When I phoned the emergency number (1-800-PAY OR DIE), to try to head off the beating, a very nice man said that there was nothing anyone could do, because it had gone so far that the thug crew could not be stopped.
"They're like animals in the wild," he said. "They like the element of surprise." The goon squad will, in essence, visit the flat unannounced and smash me with baseball clubs. If any of them takes the time to look for, and can't find a television, they might stop hitting, or maybe not; we'll find out.
So, equally pressingly, no Internet and therefore couldn't do the thing. A pal called. He said I could buy a prepaid dongle at Carphone Warehouse, and my Internet woes would be a thing of the past. I bought a dongle for $70. (It's called a dongle, no snickering in the back there). My dongle didn't work, which unmanned me. I took it back.
The man laughed disgustedly. "You've haven't put the SIM card in," he said, as if I were a four-year-old wearing his shoes on the wrong feet. "You do it," I said. "I don't know a SIM card from a library card." He didn't get it, but he installed the SIM anyway. I went back to the flat.
It didn't work. It's a wireless dongle, but - I so utterly love this part - it needs a dial-up connection.
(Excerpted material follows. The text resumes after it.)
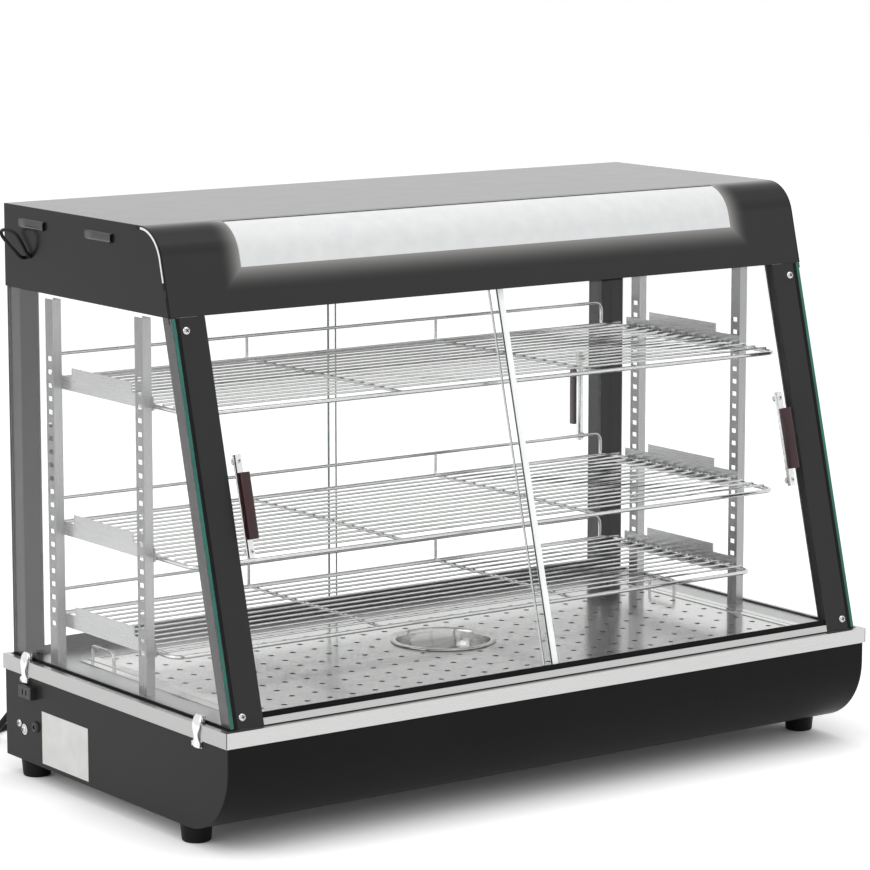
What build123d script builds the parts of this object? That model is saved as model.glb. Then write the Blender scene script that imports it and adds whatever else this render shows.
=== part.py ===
from build123d import *
import math
import os

os.makedirs("parts", exist_ok=True)

# Heated food cabinet, in millimetres. X runs along the width, +Y to the back, +Z up, z = 0 is the floor.
# The outlines are laid out with y = 0 in the middle of the trim band; save() then centres the whole depth.

# Base and the trim band round its top edge
band_width = 900.0
band_depth = 480.0
band_top = 138.7
band_face = 17.3
band_wall = 1.5
band_ledge = 13.0
mitre_gap = 0.15
body_inset = 2.2
foot_height = 20.0
nose_radius = 78.0
side_wall = 1.5
front_wall = 1.2
seam = 0.4
side_flange = 12.0
flange_setback = 3.0
front_sheet_tail = 40.0
bottom_plate_lap = 20.0
pan_hang = 8.0
pan_side_inset = 57.0
pan_front_gap = 30.0
pan_lip = 1.0
foot_side_inset = 20.0
foot_front_inset = 94.0
foot_back_inset = 40.0
foot_radius = 17.5
foot_tip_radius = 16.0
foot_bevel = 1.5

# Floor of the cabin, its well, the perforated tray and the water bowl
deck_wall = 1.2
rest_gap = 0.2
fit_gap = 0.3
well_side_inset = 55.0
well_front_inset = 59.0
well_back_inset = 93.0
well_depth = 41.0
well_corner = 8.0
tray_lap = 3.0
tray_wall = 1.0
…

It's wireless in the sense that the Minister of Finance is from Pluto, i.e. it's not wireless. I paid for this. I am a SIMpleton.
I did the only sensible thing. I went to a hotel at once, checked in and used their broadband to do the thing I had to do. I saved the day, thousands were not thrown out of work and tomorrow, I'm going back to the Carphone Warehouse with a baseball bat. I have the number of a doctor for when the TV Licensing Death Squad comes by. I'll give it to the man at the Carphone Warehouse.
Finally, in a related story, my favourite of the week, the Telegraph reported that a farmer had been fined $375 for failing to meet "the psychological needs" of a cow he owns, because the barn in which the animal was kept was too dark. I kid you not.
The farmer does not have electricity in his own house and so had foolishly not thought to have it installed for the psychological benefit of the cow.
The moral of all this? Kafka was an incurable optimist.